La Ligue de la Patrie française, plus modérée, réunit nombre d’écrivains et académiciens, joints à des artistes et des mondains : Maurice Barrès, François Coppée, Jules Lemaître et Paul Bourget, les peintres Degas et Renoir, les dessinateurs Forain et Caran d’Ache, le compositeur Vincent d’Indy.
La Ligue des patriotes, créée par Paul Déroulède en 1882 (pour la revanche, contre l’Allemagne), rassemble la majorité des nationalistes antidreyfusards. Déroulède croit Dreyfus innocent et rejette les slogans antisémites, mais l’honneur de la patrie et de l’armée passe avant tout. La justice militaire qui doit faire autorité ne peut donc être remise en cause. La Ligue atteindra 300 000 membres, avant de disparaître en 1905.
Beaucoup d’officiers sont antidreyfusards par esprit de corps. Et trois hommes politiques célèbres se déclarent contre la révision du procès : Cavaignac, ministre de la Guerre, qui s’opposera à la seconde révision, réclamée par Jaurès ; Félix Faure, président de la République durant la période où la révision est refusée ; enfin, Jules Méline, le président du Conseil qui s’y oppose également. Mais en juin 1899, la Cour de cassation annule la condamnation de Dreyfus.

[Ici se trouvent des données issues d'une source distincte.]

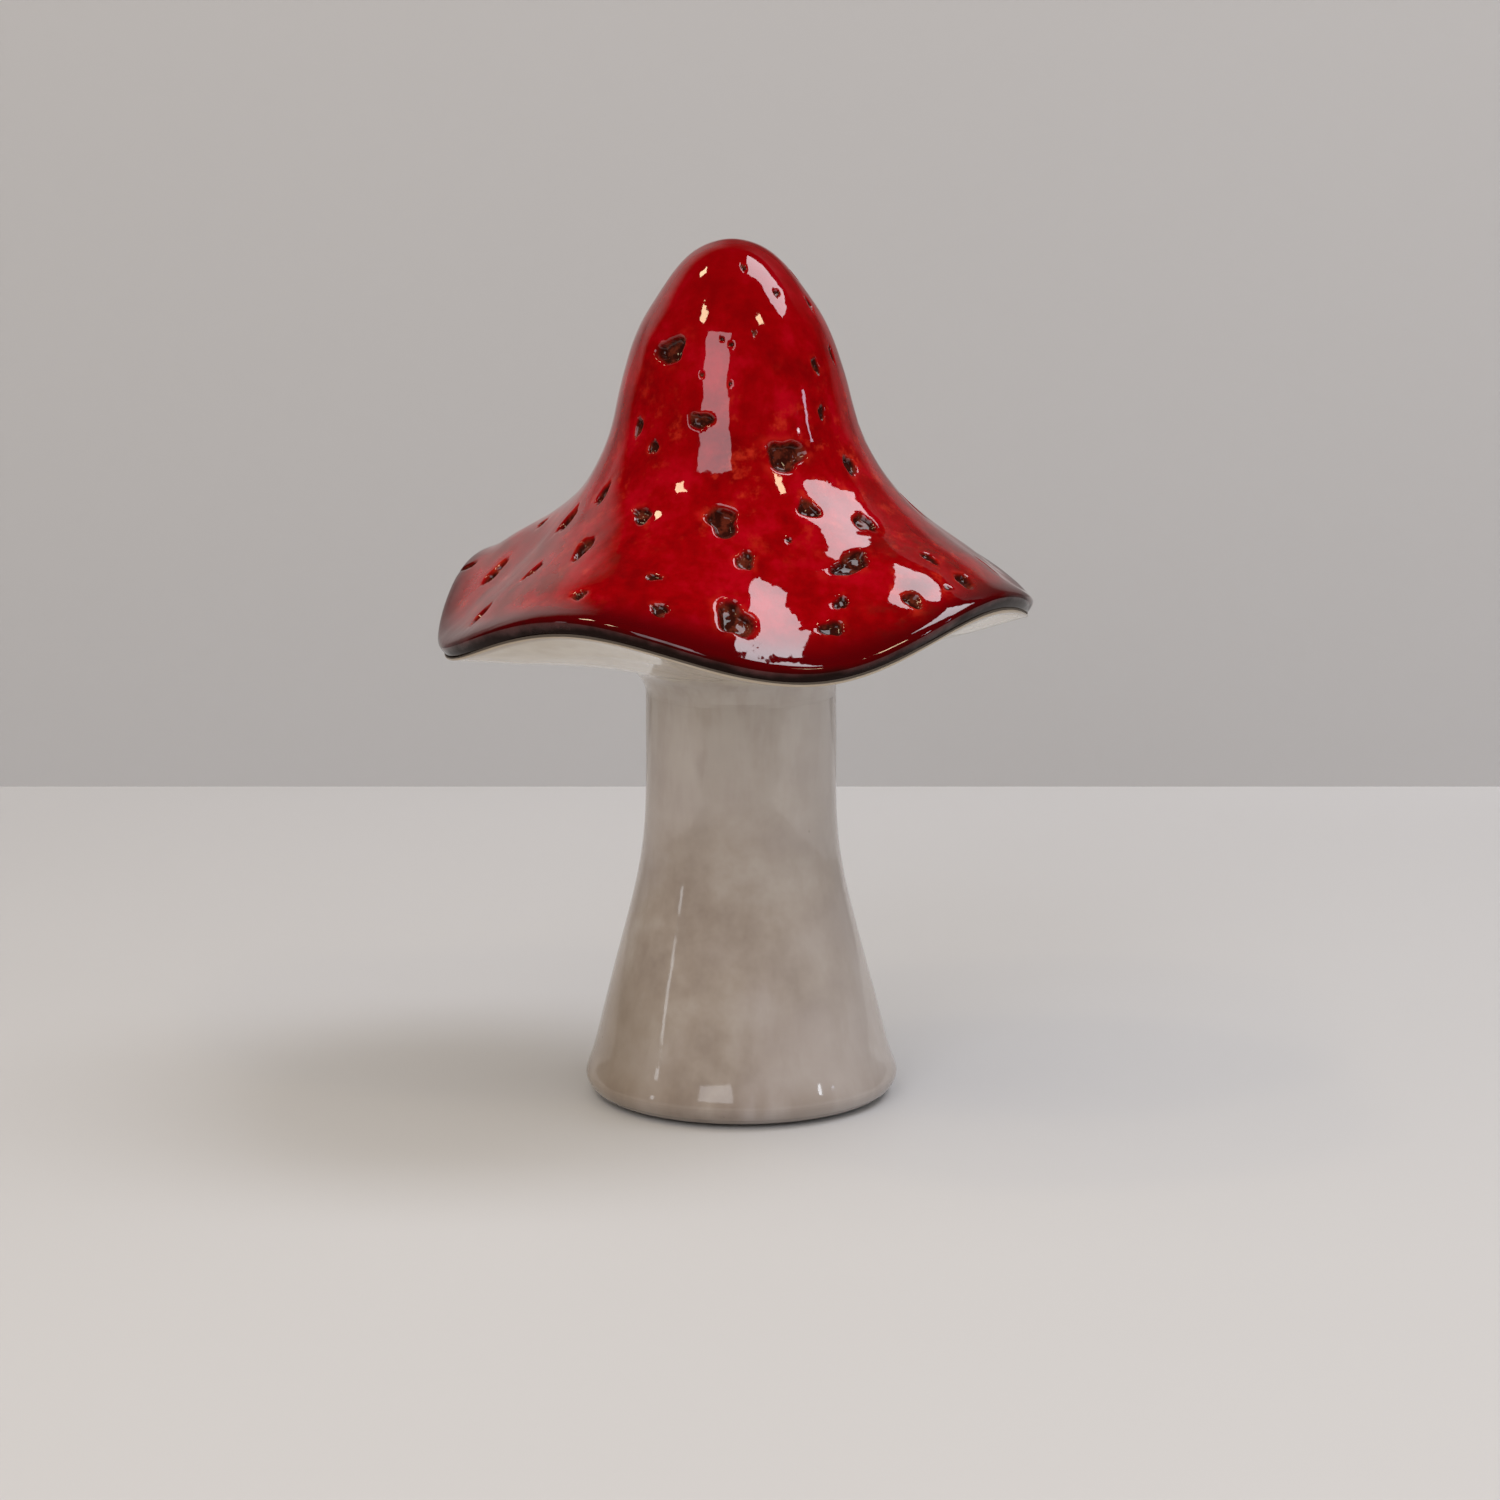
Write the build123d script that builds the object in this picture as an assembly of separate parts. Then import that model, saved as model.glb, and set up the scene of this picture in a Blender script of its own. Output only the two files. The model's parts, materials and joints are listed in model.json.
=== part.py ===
from build123d import *
import math
import os

os.makedirs("parts", exist_ok=True)

# Glazed earthenware mushroom: a tall bell cap with a rippled brim on a flared stem.
# Millimetres, +Z up. The origin is the middle of the foot, on the surface it stands on.
# The side seen in the photograph faces -Y. An azimuth of 0 points to +X, 270 to the front.

# Main sizes
neck_height = 109.5
cap_height = 120.5
cap_radius = 78.5
neck_radius = 25.4
foot_radius = 41.6

# Stem casting
stem_wall = 5.0
flare_angle = 14.5
flare_bend = 126.0
foot_roll = 4.5
foot_dish_depth = 2.5
base_thickness = 5.0
vent_radius = 6.0

# Felt pads under the foot
pad_count = 3
pad_first_azimuth = 90
pad_radius = 4.5
pad_thickness = 0.8
pad_margin = 0.6

# Cap shell: the red upper casting
shell_wall = 4.5
rim_height = 23.7
rim_roll_height = 3.0
rim_inset = 1.6
# The crown comes first. Each point is a share of the cap's radius, and of the rise above the rim.
bell_shares = [
    (0.0, 1.0), (0.112, 0.976), (0.180, 0.930), (0.248, 0.858), (0.311, 0.776), (0.355, 0.684),
    (0.391, 0.582), (0.424, 0.479), (0.472, 0.397), (0.535, 0.325), (0.627, 0.253),
    (0.726, 0.192), (0.840, 0.130), (0.936, 0.075),
]

# Ripple of the brim: it starts at a radius on the bell and grows towards the rim.
ripple_radius = 32.0
ripple_power = 1.2
ripple_rise = 9.4
ripple_reach = 1.6
# Azimuth of each crest and trough, its share of the rise and its share of the reach
ripple_shares = [
    (4, -0.41, -0.25), (60, 0.66, 0.0), (104, -0.64, -0.25), (152, 0.67, 0.25),
    (188, -1.0, 1.0), (237, 0.39, -0.8), (285, -0.85, -0.6), (327, 0.40, 0.25),
]

# Lean of the whole cap on the stem, its +X side higher
cap_tilt = 1.3

# Pits that the glaze pools in
pit_width = 10.0
pit_depth = 2.4
# Azimuth, share of the way from crown to rim, and shares of the width round the bell and down it
pit_shares = [
    (232, 0.30, 0.88, 0.86), (254, 0.44, 0.64, 0.49), (293, 0.51, 1.00, 0.92),
    (266, 0.64, 0.90, 0.84), (237, 0.64, 0.62, 0.56), (297, 0.62, 0.58, 0.58),
    (315, 0.68, 0.52, 0.70), (302, 0.76, 1.10, 0.68), (272, 0.72, 0.53, 0.52),
    (270, 0.86, 0.94, 1.10), (254, 0.89, 0.53, 0.40), (291, 0.88, 0.62, 0.46),
    (310, 0.89, 0.46, 0.54), (222, 0.74, 0.56, 0.86), (195, 0.66, 0.60, 0.90),
    (177, 0.84, 0.60, 0.80), (325, 0.55, 0.42, 0.68), (1, 0.67, 0.64, 0.90),
    (35, 0.60, 0.84, 0.76), (20, 0.84, 0.74, 0.60), (68, 0.48, 0.92, 0.80),
    (75, 0.76, 0.62, 0.66), (98, 0.87, 0.90, 0.74), (112, 0.36, 0.78, 0.70),
    (122, 0.62, 0.66, 0.82), (138, 0.80, 0.86, 0.64), (152, 0.50, 0.60, 0.66),
    (22, 0.38, 0.56, 0.52),
]
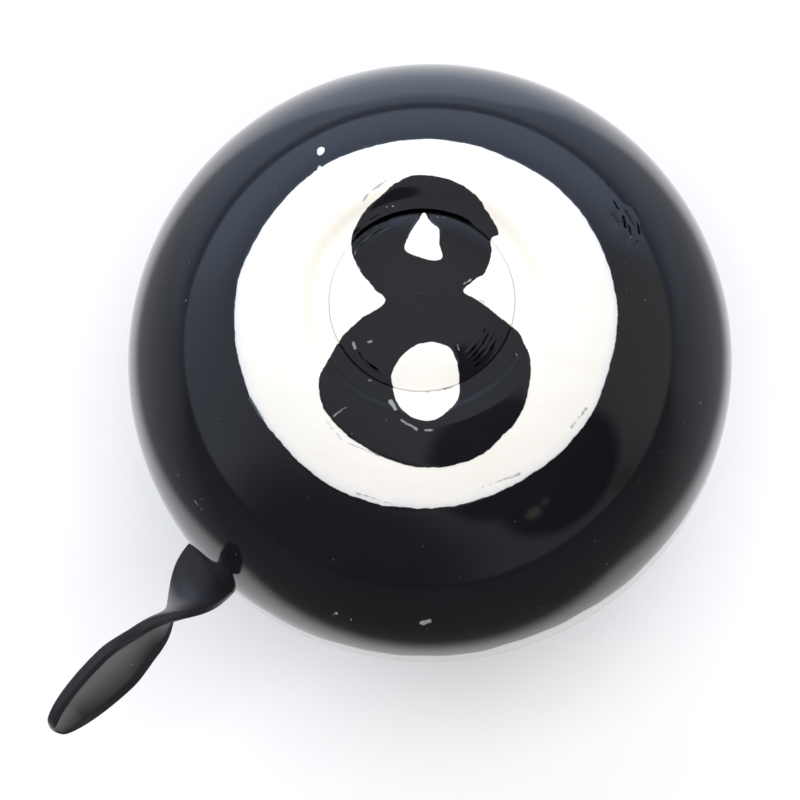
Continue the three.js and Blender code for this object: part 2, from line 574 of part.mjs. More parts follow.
for (const [tag, s] of [['a', -1], ['b', 1]]) {
  piece(`saddle_rivet_${tag}`, turned([
    [0, CLAMP_R + 0.15], [2.6, CLAMP_R + 0.15], [2.6, CLAMP_R + 1.15], [1.5, CLAMP_R + 1.15],
    [1.5, FLOOR + GAP], [2.6, FLOOR + GAP], [2.5, FLOOR + 0.5], [1.6, FLOOR + 1],
    [0, FLOOR + 1.15],
  ], 20, [s * RIVET_X, 0]), STEEL);
}

const earTop = EAR_Z + CLAMP_T;
['a', 'b'].forEach((tag, i) => {
  const p = screwAt[i];
  const headTop = -earTop - GAP;
  const headLow = headTop - SCREW_R * 1.2;
  const nutLow = earTop + GAP + 1.1;
  const nutTop = nutLow + SCREW_R * 1.6;
  const shank = turned([
    [0, headLow], [SCREW_R * 1.2, headLow], [SCREW_R * 1.7, headLow + 0.7],
    [SCREW_R * 1.85, headTop], [SCREW_R, headTop], [SCREW_R, nutTop + 1],
    [SCREW_R - 0.4, nutTop + 1.5], [0, nutTop + 1.5],
  ], 24, p);
  const bar = (w, l) => prism([[-l, -w], [l, -w], [l, w], [-l, w]].map(([x, y]) =>
    [p[0] + x, p[1] + y]), headLow - 1, headLow + 1.6);
  piece(`clamp_screw_${tag}`, cut(
    shank, bar(SCREW_R * 0.16, SCREW_R * 0.95), bar(SCREW_R * 0.95, SCREW_R * 0.16),
  ), ZINC);
  piece(`clamp_washer_${tag}`, turned([
    [SCREW_R + RUN, earTop + GAP], [SCREW_R * 1.85, earTop + GAP],
    [SCREW_R * 1.85, nutLow - GAP], [SCREW_R + RUN, nutLow - GAP],
  ], 24, p), ZINC);
  piece(`clamp_nut_${tag}`, cut(
    prism(circle(SCREW_R * 1.85, 6, p), nutLow, nutTop),
    rod(SCREW_R + RUN, nutLow - 1, nutTop + 1, p, 24),
  ), ZINC);
});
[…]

« Aujourd’hui, la vérité ayant vaincu, la justice régnant enfin, je renais, je rentre et reprends ma place sur la terre française. »2524
Émile ZOLA (1840-1902), L’Aurore, 5 juin 1899
Le 3 juin, la Cour de cassation, « toutes Chambres réunies », s’est prononcée pour « l’annulation du jugement de condamnation rendu le 22 décembre 1894 contre Alfred Dreyfus ». Dreyfus a été sauvé par les « dreyfusards » ou « révisionnistes » : gracié par le président de la République, il sera réintégré dans l’armée en 1906.
« Envions-le [Zola], sa destinée et son cœur lui firent le sort le plus grand : il fut un moment de la conscience humaine. »2536
Anatole FRANCE (1844-1924), Éloge funèbre d’Émile Zola, 5 octobre 1902
Discours prononcé au cimetière de Montmartre, lors de l’enterrement de Zola. Anatole France fait naturellement allusion au combat mené par son confrère pour que la vérité éclate enfin dans l’affaire Dreyfus. Lui-même fit partie de ces intellectuels engagés dans le camp des « révisionnistes ».